Il existe aussi des déformations de la laïcité et, notamment, des positions non conformes à la tolérance et la liberté de conscience, chez certains de ceux qui disent parler au nom de la laïcité.
A un extrême, des athées considèrent la religion comme étant une source d’obscurantisme et d’oppression, donc un fléau à combattre. Ils disent alors soutenir la laïcité en tant qu’elle fait obstacle à l’influence religieuse. Ce n’est guère conforme avec la tolérance de la laïcité !

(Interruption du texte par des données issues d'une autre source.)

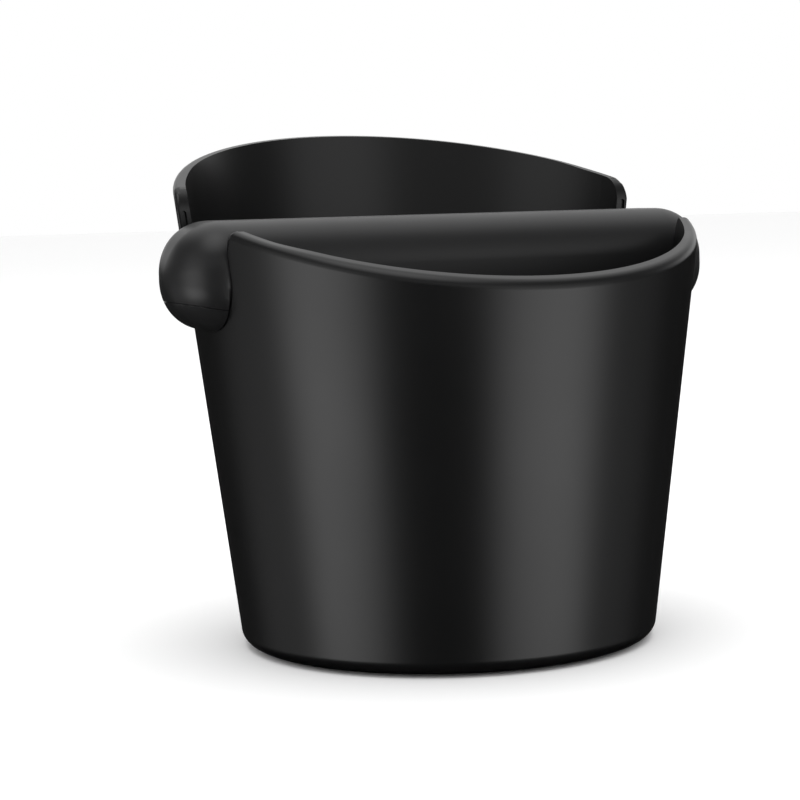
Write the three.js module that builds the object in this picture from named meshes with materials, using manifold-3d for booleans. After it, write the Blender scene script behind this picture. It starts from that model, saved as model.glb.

A l’opposé, d’autres notent que le discours républicain neutre peut être ressenti par des partisans « comme un signe d’exclusion de leurs préoccupations, voire même de complicité et d’oppression ». Ce qui conduit certains à affirmer « que l’Etat laïc doit protéger les croyances des citoyens. Il lui incomberait de veiller au respect de l’interdiction de critiquer les religions, quitte à ce que cela aille à l’encontre de la liberté d’expression des opinions » (page 217). Cette position, a été jusqu’à crier à la stigmatisation des musulmans, à l’islamophobie, voire au « racisme d’Etat ». Que reste-t-il là de la liberté de conscience ?
Enfin, en principe, la laïcité protège les « droits » des minorités discriminées en raison de leur religion. Elle est, pour cela, fondée sur la loi et inclut donc l’interdiction de se prévaloir de ses croyances religieuses pour s’affranchir des règles communes régissant les relations entre collectivités et particuliers… « Cela suppose de subsumer les affiliations communautaires par une citoyenneté… intégratrice des différences » … La laïcité ne s’oppose pas à la constitution de communautés, tant qu’elles respectent le droit commun… Mais la doctrine républicaine ne reconnaît que des individus porteurs de droits et ne se réfère à aucune règle préservant un droit des communautés » (page 210). La laïcité ne reconnaît donc pas les croyances particulières qui prétendent être d’une valeur supérieure à celles de la loi et applicables à l’encontre de celle-ci. D’où le procès de la laïcité intenté par des extrémistes religieux. Il n’est pourtant pas une société dans laquelle on puisse accepter que les règles de certains leur permettent de transgresser celles qui fondent une cohabitation pacifique entre tous les citoyens et la conciliation entre leurs intérêts particuliers et l’intérêt général de la collectivité !
Pour préserver la liberté de chaque citoyen et faire obstacle à la tentation de certains d’éliminer les autres, la laïcité doit donc s’opposer aux revendications ou pressions extrémismes qui cherchent à imposer leurs doctrines… et à tout prosélytisme… Il lui incombe donc nécessairement un contrôle de l’exercice des cultes… Il lui faut être intolérante avec les intolérances, donc à l’égard des intégristes ».